Yes, there's a difference. R-12 fittings are pretty much all a screw-on design, R-134 fittings are a standardized quick-release design. I'll go snap some pics to illustrate...
Capped R-134a retrofit fittings:
Low-side uncapped. The internal threads only hold the cap on - service hose connectors grip the rings around the outside.
Conversion fitting removed... This is the stock Honda R-12 low-side fitting. It operates very much like a tire fill valve, in fact, the design of the valve core is identical. Judging from the variety of fittings supplied in most R-134 conversion kits, fitting designs vary between car brands.
I still have the R-12 service ports in my 92 VX even though I have changed over to R-134A. The manifold gauge I bought was for R-12 and it works fine when I need to top off the refrigerant occasionally.
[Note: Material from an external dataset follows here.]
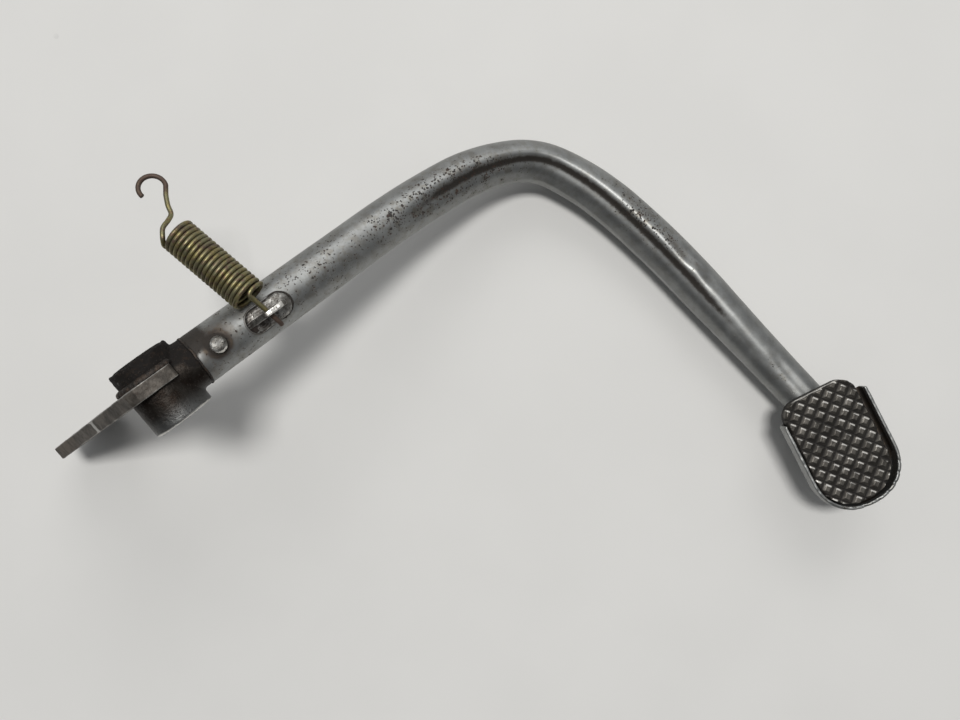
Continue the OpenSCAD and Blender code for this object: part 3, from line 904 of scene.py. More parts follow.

The schrader valves within the R12 service ports leak so I have to cap them off with teflon tape and metal caps to minimize leakage during the summer. I tried to remove the schrader valves (necessary for the Honda Civic service ports unfortunately) when I had the system open but they don't come out easily - at least not for me anyway - so I left them in.
If you want to convert to R134A you will need to remove as much of the mineral oil from the system as possible before adding PAG oil which is needed for R134A. This usually means removing the compressor and draining it since it contains the most lubricant of all the AC components. And - once the system has been opened, it has to be evacuated with a vacuum pump prior to installing the R134A. I bought a new vacuum pump for $100 to do this.
So, you can convert over but there is quite a bit you should do so that the changeover lasts. If I were you, I would take it to a professional mechanic and have them do it. It will be about $250 but they will put the R134A service ports on the system which I skipped. You might still get R12 but it will be about the same price as the conversion.